Beyond eating chocolate eggs, simple or extravagant, other Easter traditions involving eggs are practised around the world. One such tradition is egg-rolling, which is simply rolling hard-boiled decorated eggs down inclines, ranging from gentle or steep, depending on your nerve, and is especially popular in Northern England and Scotland, or it can simply be a case of sedately nudging an egg with a spoon across a flat surface, found more commonly in the USA – where it has even been witnessed across the immaculately manicured White House lawn!
Egg-tapping, or “egg dumping” or “egg jarping”, is another popular Easter ritual, where, a little like the game of conkers, hard-boiled eggs are pitted against each other to see which one breaks first! This quirky but traditional past-time is also found across Europe, where in Italy, for example it is known as Scuccetta and can involve an elaborate tournament resulting in either the winner eating all the eggs, or the losers allowed to eat their defeated eggs, depending upon the local custom.

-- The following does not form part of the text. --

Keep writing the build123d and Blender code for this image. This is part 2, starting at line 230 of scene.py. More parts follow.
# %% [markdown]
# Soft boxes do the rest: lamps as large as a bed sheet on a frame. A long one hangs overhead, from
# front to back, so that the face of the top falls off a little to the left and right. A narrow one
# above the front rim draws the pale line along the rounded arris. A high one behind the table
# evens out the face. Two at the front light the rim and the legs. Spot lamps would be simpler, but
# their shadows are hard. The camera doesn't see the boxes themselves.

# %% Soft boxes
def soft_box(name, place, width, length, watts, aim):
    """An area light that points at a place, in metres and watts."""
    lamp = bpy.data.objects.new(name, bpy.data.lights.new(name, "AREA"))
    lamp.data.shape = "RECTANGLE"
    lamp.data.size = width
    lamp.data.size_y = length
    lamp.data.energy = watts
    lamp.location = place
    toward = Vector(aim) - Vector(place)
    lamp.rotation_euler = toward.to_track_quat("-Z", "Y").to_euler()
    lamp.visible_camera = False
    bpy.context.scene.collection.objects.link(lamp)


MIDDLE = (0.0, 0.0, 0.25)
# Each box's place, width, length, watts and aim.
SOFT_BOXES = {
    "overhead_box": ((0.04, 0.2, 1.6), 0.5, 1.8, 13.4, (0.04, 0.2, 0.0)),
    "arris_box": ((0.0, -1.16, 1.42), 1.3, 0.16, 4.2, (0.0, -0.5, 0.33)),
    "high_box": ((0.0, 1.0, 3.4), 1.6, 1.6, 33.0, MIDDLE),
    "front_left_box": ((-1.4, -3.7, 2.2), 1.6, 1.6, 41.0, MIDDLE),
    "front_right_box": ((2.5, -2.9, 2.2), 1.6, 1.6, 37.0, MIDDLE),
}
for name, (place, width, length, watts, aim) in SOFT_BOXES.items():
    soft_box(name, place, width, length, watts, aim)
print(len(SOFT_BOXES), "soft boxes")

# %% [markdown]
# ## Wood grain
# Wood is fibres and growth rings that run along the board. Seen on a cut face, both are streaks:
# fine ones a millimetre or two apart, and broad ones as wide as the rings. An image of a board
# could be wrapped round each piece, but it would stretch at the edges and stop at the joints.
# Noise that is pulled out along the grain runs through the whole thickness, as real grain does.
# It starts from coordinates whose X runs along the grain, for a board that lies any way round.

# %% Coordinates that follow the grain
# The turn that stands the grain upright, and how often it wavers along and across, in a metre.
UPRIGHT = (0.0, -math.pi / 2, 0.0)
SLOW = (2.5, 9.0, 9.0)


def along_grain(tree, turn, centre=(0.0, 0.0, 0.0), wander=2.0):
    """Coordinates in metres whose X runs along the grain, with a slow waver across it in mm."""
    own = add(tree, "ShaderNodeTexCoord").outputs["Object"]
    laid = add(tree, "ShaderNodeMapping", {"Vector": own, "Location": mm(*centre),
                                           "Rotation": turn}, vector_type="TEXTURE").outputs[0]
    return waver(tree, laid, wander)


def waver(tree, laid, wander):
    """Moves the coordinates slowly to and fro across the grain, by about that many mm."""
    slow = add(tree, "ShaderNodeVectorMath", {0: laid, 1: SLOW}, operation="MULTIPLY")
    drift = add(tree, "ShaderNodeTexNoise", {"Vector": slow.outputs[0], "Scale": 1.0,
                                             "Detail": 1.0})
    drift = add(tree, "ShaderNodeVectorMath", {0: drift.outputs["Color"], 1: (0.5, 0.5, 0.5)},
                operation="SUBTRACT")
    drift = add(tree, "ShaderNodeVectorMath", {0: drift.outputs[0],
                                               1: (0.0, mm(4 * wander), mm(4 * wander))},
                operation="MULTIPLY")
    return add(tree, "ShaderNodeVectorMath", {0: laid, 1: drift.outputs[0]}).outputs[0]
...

Easter egg hunts are also an increasingly popular tradition, and can be enjoyed in many countries, from Europe, especially Eastern Europe, to the USA and beyond, where chocolate eggs are hidden all around a garden for the children to hunt and collect. In Germany, this outdoors tradition of egg-hunts is often complemented by bushes and trees being completely decorated with eggs.

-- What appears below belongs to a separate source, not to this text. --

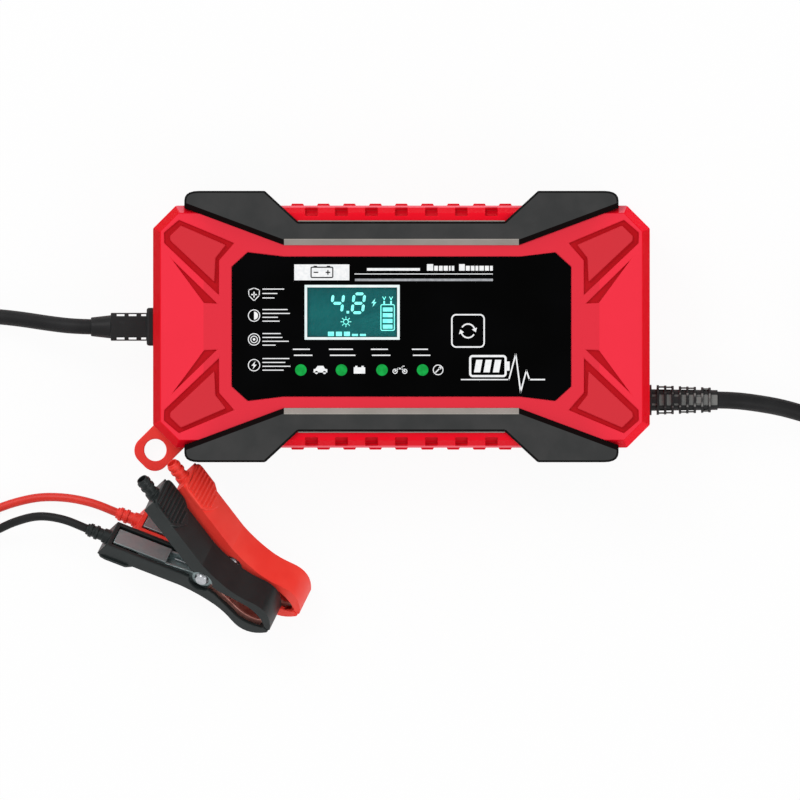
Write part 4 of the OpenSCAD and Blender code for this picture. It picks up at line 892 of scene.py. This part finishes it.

The tradition is that the eggs have been delivered by the Easter Bunny, not a reference to be found in the Christian annals, but instead dating back to pre-Christian Germany where a rabbit or hare was said to have presented to Eostre with a humble yet precious gift, an egg, and thus continued within all celebrations of new life and rebirth, pagan, Christian or otherwise…
Whatever tradition or not you follow, we hope you have an Easter egg, or two, to nibble this Eastertime!